Questions: Heat Pump Cycles and Heating Applications
5 questions to test your understanding
Score: 0 / 5
Question 1 Multiple Choice
A heat pump delivers 9 kW of heat to a building while its compressor consumes 3 kW of electricity. What is COP_heating, and which statement best explains why this doesn't violate energy conservation?
ACOP = 3.0; the heat pump creates three times as much heat as electricity consumed, which does violate energy conservation and indicates a faulty measurement
BCOP = 3.0; the first law is satisfied because the heat pump also extracts 6 kW of heat from the outdoor environment, which combines with the 3 kW of electrical work to produce 9 kW of heat delivered
CCOP = 0.33; all real heating devices must have efficiency below 1 by the second law
DCOP = 3.0; this performance is only achievable by a Carnot heat pump operating between ideal reservoirs
Q_hot = Q_cold + W_in by the first law. The heat pump extracts Q_cold = 6 kW from the outdoor air and adds W_in = 3 kW of compressor work, delivering Q_hot = 9 kW indoors. Energy is conserved — the 'extra' heat comes from the outdoor environment, not from nowhere. COP_heating = Q_hot / W_in = 9/3 = 3.0. No thermodynamic law is violated; the heat pump is a heat mover, not a heat creator.
Question 2 Multiple Choice
On a cold day (−15°C outdoors, 20°C indoors), an air-source heat pump achieves COP_heating = 1.5, while an electric resistance baseboard heater always has COP = 1.0. Which is the better choice for energy efficiency?

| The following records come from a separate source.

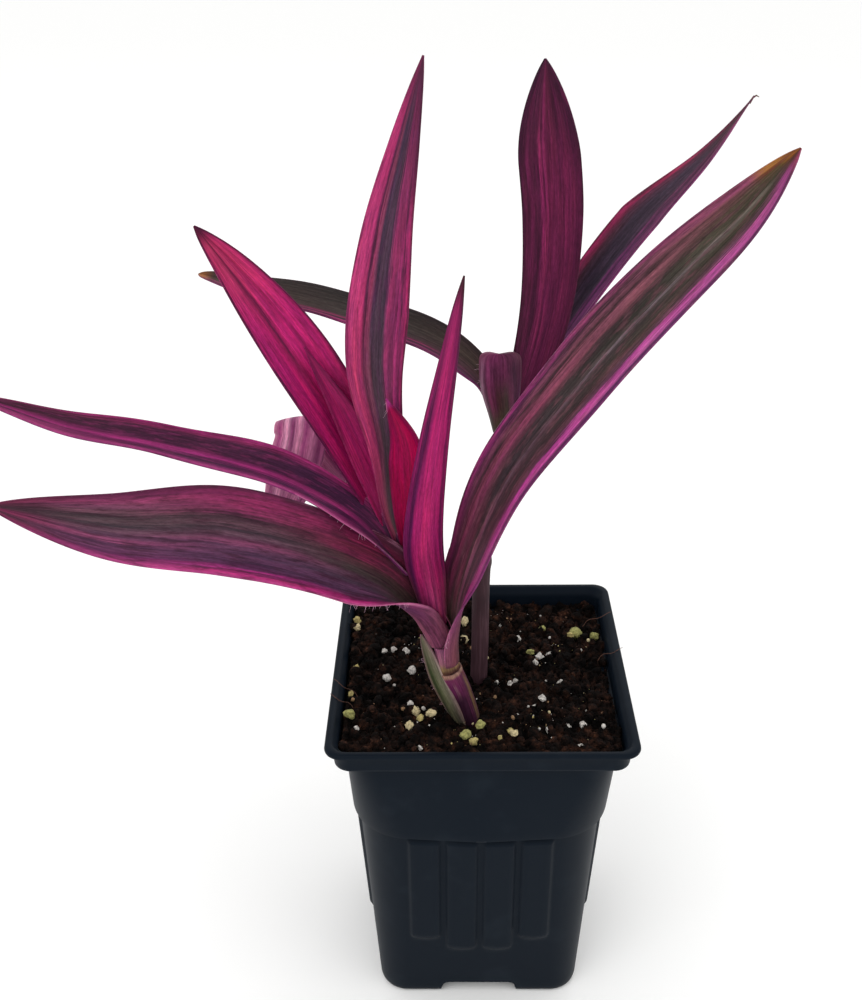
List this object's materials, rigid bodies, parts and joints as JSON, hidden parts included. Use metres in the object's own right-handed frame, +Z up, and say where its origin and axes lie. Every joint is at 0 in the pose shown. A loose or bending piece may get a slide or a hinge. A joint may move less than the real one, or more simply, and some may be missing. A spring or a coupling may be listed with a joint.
{
  "type": "potted tradescantia",
  "caption": "Striped, strap-leaved purple tradescantia on bare leaning stems, growing in a square, tapered, fluted plastic nursery pot of peat with perlite.",
  "frame": {"origin": "middle of the pot's flat underside", "axes": "+Z up, the way the plant grows; -Y is the side that the picture shows in front; +X is the picture's right"},
  "size_m": [0.2335, 0.1118, 0.3161],
  "materials": {
    "pot_plastic": "satin moulded plastic",
    "peat": "rough moist peat with perlite",
    "front_stem_skin": "satin living stem",
    "back_stem_skin": "satin living stem",
    "old_sheath_skin": "satin striped sheath",
    "far_left_upper_blade": "satin living leaf",
    "far_left_lower_blade": "satin living leaf",
    "pink_left_blade": "satin living leaf",
    "nested_young_blade": "satin living leaf",
    "tall_blade": "satin living leaf",
    "small_crimson_blade": "satin living leaf",
    "narrow_front_blade": "satin living leaf",
    "long_right_blade": "satin living leaf",
    "arching_blade": "satin living leaf",
    "wine_upright_blade": "satin living leaf",
    "dark_right_blade": "satin living leaf",
    "dark_left_blade": "satin living leaf",
    "cupped_blade": "satin living leaf"
  },
  "bodies": {
    "root": {"pot": "pot_plastic", "soil": "peat", "front_stem": "front_stem_skin", "back_stem": "back_stem_skin", "front_old_sheath": "old_sheath_skin", "front_leaf_upper_left": "far_left_upper_blade", "front_leaf_lower_left": "far_left_lower_blade", "front_leaf_up_left": "pink_left_blade", "front_leaf_nested": "nested_young_blade", "front_leaf_tall": "tall_blade", "front_leaf_small": "small_crimson_blade", "front_leaf_narrow": "narrow_front_blade", "front_leaf_long_right": "long_right_blade", "front_leaf_arching": "arching_blade", "back_leaf_upright": "wine_upright_blade", "back_leaf_right": "dark_right_blade", "back_leaf_left": "dark_left_blade", "back_leaf_cupped": "cupped_blade"}
  },
  "joints": []
}
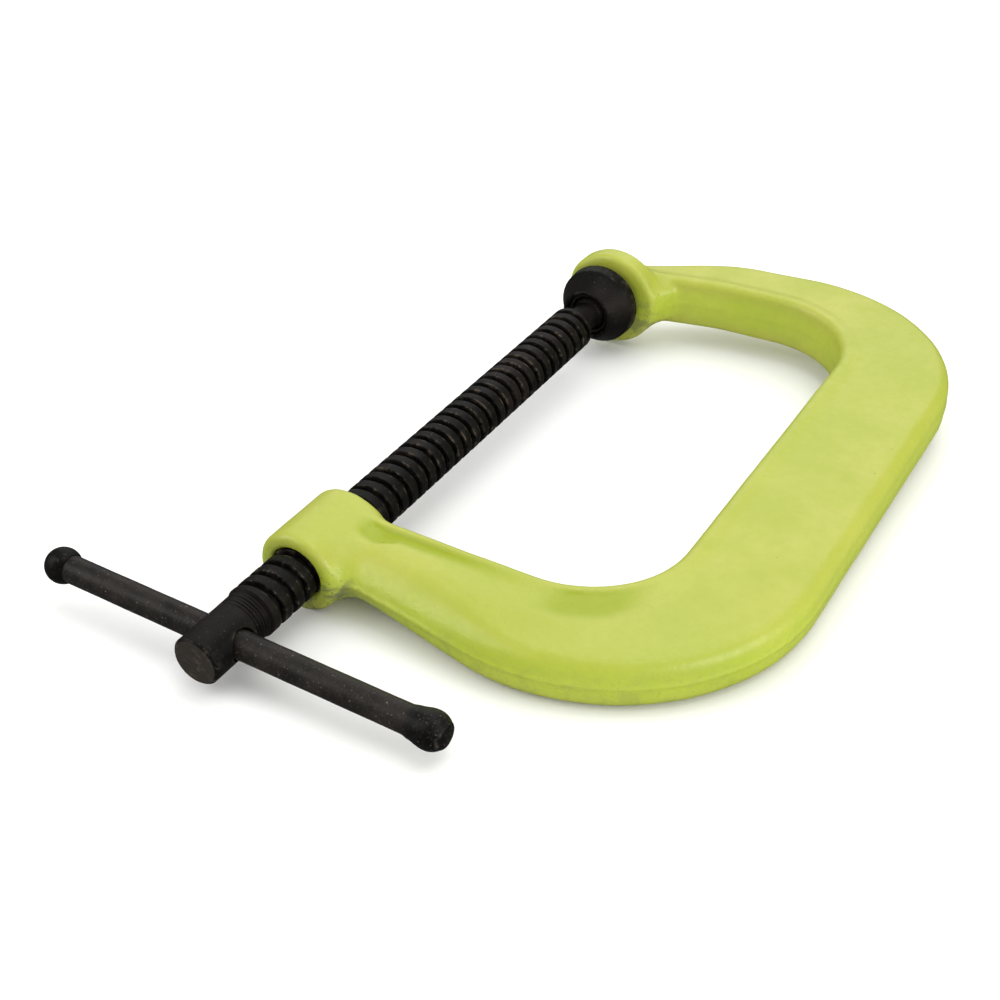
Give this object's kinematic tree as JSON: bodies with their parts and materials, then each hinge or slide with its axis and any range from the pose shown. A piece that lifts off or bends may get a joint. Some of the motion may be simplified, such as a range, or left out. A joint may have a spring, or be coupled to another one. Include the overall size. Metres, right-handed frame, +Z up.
{
  "type": "C clamp",
  "caption": "Cast C-shaped clamp with a sliding T-handle screw, a ball-jointed swivel pad and a round fixed anvil.",
  "frame": {"origin": "centre of the anvil's clamping face, on the screw's axis", "axes": "+Y along the screw from the handle towards the anvil, +X from the screw towards the spine, +Z up, square to the plane of the C"},
  "size_m": [0.2122, 0.2957, 0.038],
  "materials": {
    "frame_enamel": "semi-gloss enamel over a casting",
    "spindle_black_oxide": "black oxide, oiled",
    "pad_black_oxide": "black oxide, oiled",
    "spring_wire": "drawn spring wire",
    "bar_black_oxide": "black oxide, satin",
    "ball_black_oxide": "black oxide, satin"
  },
  "bodies": {
    "frame_body": {"frame": "frame_enamel"},
    "pad_ring_body": {"pad_retaining_ring": "spring_wire"},
    "spindle_body": {"spindle": "spindle_black_oxide"},
    "handle_body": {"handle_bar": "bar_black_oxide", "handle_ball": "ball_black_oxide"},
    "swivel_pad_body": {"swivel_pad": "pad_black_oxide"}
  },
  "joints": [
    {"name": "screw_feed", "type": "slide", "parent": "frame_body", "child": "pad_ring_body", "axis": [0, -1, 0], "range_m": [0, 0.1518]},
    {"name": "screw_turn", "type": "hinge", "parent": "pad_ring_body", "child": "spindle_body", "pos_m": [0, 0, 0], "axis": [0, -1, 0], "range_deg": [0, 9758]},
    {"name": "handle_slide", "type": "slide", "parent": "spindle_body", "child": "handle_body", "axis": [1, 0, 0], "range_m": [-0.0595, 0.0513]},
    {"name": "pad_tilt", "type": "hinge", "parent": "pad_ring_body", "child": "swivel_pad_body", "pos_m": [0, -0.0112, 0], "axis": [1, 0, 0], "range_deg": [-6, 6]}
  ],
  "couplings": [
    {"joint": "screw_feed", "follows": "screw_turn", "m_per_rad": 0.00089127}
  ]
}
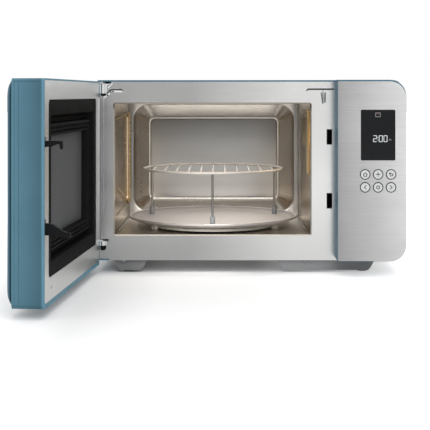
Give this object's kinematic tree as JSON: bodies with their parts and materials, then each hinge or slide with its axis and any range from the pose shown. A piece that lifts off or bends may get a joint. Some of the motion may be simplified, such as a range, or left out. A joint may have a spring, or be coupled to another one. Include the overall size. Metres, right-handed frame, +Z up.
{
  "type": "microwave oven",
  "caption": "Countertop microwave oven with a side-hung door standing open, stainless front and cavity, turntable tray, wire rack and a push-button panel.",
  "frame": {"origin": "centre of the front left foot's sole", "axes": "+Z up, -Y towards the user, +X towards the control panel"},
  "size_m": [0.552, 0.714, 0.3035],
  "materials": {
    "cabinet_paint": "grey-blue metallic paint, satin",
    "door_paint": "grey-blue metallic paint, satin",
    "frame_stainless": "stainless steel, fine vertical brushing",
    "fascia_stainless": "stainless steel, fine horizontal brushing",
    "door_stainless": "stainless steel, fine brushing",
    "cavity_stainless": "stainless steel, soft satin brushing",
    "zinc_sheet": "zinc-plated steel sheet",
    "base_sheet": "dark grey coated steel",
    "black_plastic": "black moulded plastic, fine texture",
    "foot_rubber": "black rubber",
    "mica": "mica sheet",
    "core_steel": "varnished electrical steel laminations",
    "copper_winding": "enamelled copper wire",
    "capacitor_can": "aluminium can",
    "motor_iron": "steel laminations with a copper coil",
    "fan_plastic": "white moulded plastic",
    "quartz_tube": "frosted quartz with ceramic ends",
    "lamp_ceramic": "ceramic",
    "lamp_glass": "clear bulb glass",
    "duct_reflector": "bright reflector sheet",
    "switch_plastic": "moulded plastic",
    "display_glass": "dark tinted window",
    "circuit_board": "circuit board with components",
    "filter_board": "circuit board with choke and fuse",
    "pin_steel": "zinc-plated steel",
    "mesh_steel": "perforated steel, dark enamel",
    "door_glass_tint": "tinted safety glass",
    "tray_enamel": "satin grey enamel",
    "rack_chrome": "chromed steel wire",
    "sleeve_silicone": "grey silicone",
    "ring_plastic": "off-white heat-proof plastic",
    "roller_plastic": "off-white heat-proof plastic",
    "button_cap": "silver-painted plastic"
  },
  "bodies": {
    "cabinet": {"outer_cover": "cabinet_paint", "rear_panel": "zinc_sheet", "base_plate": "base_sheet", "front_frame": "frame_stainless", "cavity_left_wall": "cavity_stainless", "cavity_right_wall": "cavity_stainless", "cavity_roof": "cavity_stainless", "cavity_floor": "cavity_stainless", "cavity_back": "cavity_stainless", "waveguide": "zinc_sheet", "waveguide_cover": "mica", "magnetron": "zinc_sheet", "transformer_core": "core_steel", "transformer_windings": "copper_winding", "hv_capacitor": "capacitor_can", "fan_shroud": "black_plastic", "fan_motor": "motor_iron", "grill_reflector": "zinc_sheet", "grill_elements": "quartz_tube", "lamp_holder": "lamp_ceramic", "lamp_bulb": "lamp_glass", "turntable_motor": "zinc_sheet", "latch_housing": "black_plastic", "interlock_switches": "switch_plastic", "hinge_bracket_top": "zinc_sheet", "hinge_bracket_bottom": "zinc_sheet", "control_housing": "cabinet_paint", "fascia_plate": "fascia_stainless", "display_window": "display_glass", "control_board": "circuit_board", "feet": "foot_rubber", "cover_screws": "pin_steel", "cord_gland": "black_plastic", "noise_filter": "filter_board", "lamp_duct": "duct_reflector"},
    "door": {"door_skin": "door_paint", "door_frame": "door_paint", "door_inner_plate": "door_stainless", "door_choke_frame": "black_plastic", "door_mesh_screen": "mesh_steel", "door_glass": "door_glass_tint", "door_hinge_pins": "pin_steel", "latch_spring": "pin_steel"},
    "latch": {"latch_lever": "black_plastic"},
    "coupler": {"drive_coupler": "ring_plastic"},
    "tray": {"turntable_tray": "tray_enamel"},
    "rack": {"rack_grid": "rack_chrome", "rack_legs": "rack_chrome", "rack_feet": "sleeve_silicone"},
    "ring": {"roller_ring": "ring_plastic"},
    "roller_a": {"roller_wheel_a": "roller_plastic"},
    "roller_b": {"roller_wheel_b": "roller_plastic"},
    "roller_c": {"roller_wheel_c": "roller_plastic"},
    "fan": {"fan_blade": "fan_plastic"},
    "key_home": {"button_home": "button_cap"},
    "key_plus": {"button_plus": "button_cap"},
    "key_back": {"button_back": "button_cap"},
    "key_less": {"button_less": "button_cap"},
    "key_round": {"button_round": "button_cap"},
    "key_more": {"button_more": "button_cap"}
  },
  "joints": [
    {"name": "door_hinge", "type": "hinge", "parent": "cabinet", "child": "door", "pos_m": [-0.039, -0.026, 0.1575], "axis": [0, 0, 1], "range_deg": [0, 94.5]},
    {"name": "latch_slide", "type": "slide", "parent": "door", "child": "latch", "axis": [0, 0, 1], "range_m": [0, 0.0026], "stiffness_N_per_m": 400, "springref_m": -0.003, "deforming": ["latch_spring"]},
    {"name": "turntable_spin", "type": "hinge", "parent": "cabinet", "child": "coupler", "pos_m": [0.1335, 0.12, 0.06], "axis": [0, 0, 1], "continuous": true},
    {"name": "tray_lift", "type": "slide", "parent": "coupler", "child": "tray", "axis": [0, 0, 1], "range_m": [0, 0.02]},
    {"name": "rack_lift", "type": "slide", "parent": "tray", "child": "rack", "axis": [0, 0, 1], "range_m": [0, 0.05]},
    {"name": "roller_ring_spin", "type": "hinge", "parent": "cabinet", "child": "ring", "pos_m": [0.1335, 0.12, 0.06], "axis": [0, 0, 1], "continuous": true},
    {"name": "roller_a_spin", "type": "hinge", "parent": "ring", "child": "roller_a", "pos_m": [0.12628, 0.23477, 0.0613], "axis": [-0.0628, 0.998, 0], "continuous": true},
    {"name": "roller_b_spin", "type": "hinge", "parent": "ring", "child": "roller_b", "pos_m": [0.03771, 0.05636, 0.0613], "axis": [-0.8329, -0.5534, 0], "continuous": true},
    {"name": "roller_c_spin", "type": "hinge", "parent": "ring", "child": "roller_c", "pos_m": [0.23651, 0.06887, 0.0613], "axis": [0.8957, -0.4446, 0], "continuous": true},
    {"name": "fan_spin", "type": "hinge", "parent": "cabinet", "child": "fan", "pos_m": [0.3628, 0.289, 0.17], "axis": [0, 1, 0], "continuous": true},
    {"name": "press_home", "type": "slide", "parent": "cabinet", "child": "key_home", "axis": [0, 1, 0], "range_m": [0, 0.0008], "stiffness_N_per_m": 600, "springref_m": -0.0005},
    {"name": "press_plus", "type": "slide", "parent": "cabinet", "child": "key_plus", "axis": [0, 1, 0], "range_m": [0, 0.0008], "stiffness_N_per_m": 600, "springref_m": -0.0005},
    {"name": "press_back", "type": "slide", "parent": "cabinet", "child": "key_back", "axis": [0, 1, 0], "range_m": [0, 0.0008], "stiffness_N_per_m": 600, "springref_m": -0.0005},
    {"name": "press_less", "type": "slide", "parent": "cabinet", "child": "key_less", "axis": [0, 1, 0], "range_m": [0, 0.0008], "stiffness_N_per_m": 600, "springref_m": -0.0005},
    {"name": "press_round", "type": "slide", "parent": "cabinet", "child": "key_round", "axis": [0, 1, 0], "range_m": [0, 0.0008], "stiffness_N_per_m": 600, "springref_m": -0.0005},
    {"name": "press_more", "type": "slide", "parent": "cabinet", "child": "key_more", "axis": [0, 1, 0], "range_m": [0, 0.0008], "stiffness_N_per_m": 600, "springref_m": -0.0005}
  ],
  "couplings": [
    {"joint": "roller_ring_spin", "follows": "turntable_spin", "ratio": 0.5},
    {"joint": "roller_a_spin", "follows": "turntable_spin", "ratio": -11.5},
    {"joint": "roller_b_spin", "follows": "turntable_spin", "ratio": -11.5},
    {"joint": "roller_c_spin", "follows": "turntable_spin", "ratio": -11.5}
  ]
}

AThe resistance heater, because heat pumps become unreliable and inefficient below freezing
BThe heat pump, because COP 1.5 > 1.0 — it delivers 50% more heat per unit of electricity consumed than resistance heating, even at this degraded cold-weather performance
CThey are equivalent in practice; the 0.5 COP difference is within measurement uncertainty for real systems
DThe resistance heater, because the defrost cycles required at −15°C reduce the effective COP below 1.0
Even at COP = 1.5 on a very cold day, the heat pump delivers 1.5 kWh of heat per kWh of electricity — 50% more than resistance heating. As long as COP_heating > 1.0, the heat pump is more efficient. COP > 1 is guaranteed by COP_heating = COP_cooling + 1 ≥ 1 for any physically operating heat pump with non-negative COP_cooling. The degraded cold-weather performance is real but does not eliminate the efficiency advantage.
Question 3 True / False
The coefficient of performance of a heat pump in heating mode is always greater than 1, even for a very poorly performing real heat pump.
TTrue
FFalse
Answer: True
COP_heating = COP_cooling + 1. Since COP_cooling = Q_cold / W_in ≥ 0 (removing some heat from the cold reservoir is always non-negative for a physically operating system), COP_heating ≥ 1. This is why even a very inefficient heat pump delivers at least as much heat as resistance heating. The COP approaches 1 only in the limit where COP_cooling → 0 (no heat extracted from the cold reservoir, all heat from work alone — essentially resistance heating).
Question 4 True / False
A heat pump with COP = 4 creates heat from electrical energy, which is why it can deliver 4 kWh of thermal energy for nearly every 1 kWh of electricity consumed.
TTrue
FFalse
Answer: False
This is the central misconception. A heat pump does not create heat — it moves heat. The compressor uses 1 kWh of electricity to pump 3 kWh of heat from the cold outdoor environment to the warm indoor space, delivering 4 kWh total. The 'extra' 3 kWh was already present in the outdoor air; the compressor work provided the thermodynamic lift to move it against the temperature gradient. Energy is neither created nor destroyed — only relocated.
Question 5 Short Answer
Explain why a heat pump with COP = 3 does not violate energy conservation, even though it delivers 3 kWh of heat for every 1 kWh of electricity consumed.
Think about your answer, then reveal below.
Model answer: The first law of thermodynamics requires Q_hot = Q_cold + W_in. The heat pump delivers 3 kWh to the building: 1 kWh comes from the electrical work input (W_in) and 2 kWh comes from heat extracted from the outdoor environment (Q_cold). The compressor uses electricity to drive the refrigerant cycle, which absorbs heat from the cold outdoor air at the evaporator and rejects it at higher temperature to the building at the condenser. Total energy in (1 kWh electricity + 2 kWh from outdoor air) equals total energy out (3 kWh heat to building). No energy is created — it is moved from outside to inside.
The distinction between 'moving heat' and 'creating heat' is the conceptual heart of heat pump thermodynamics. The COP can exceed 1 precisely because the heat pump is not converting work to heat (which would give COP = 1) but using work to pump heat from a reservoir that already contains it.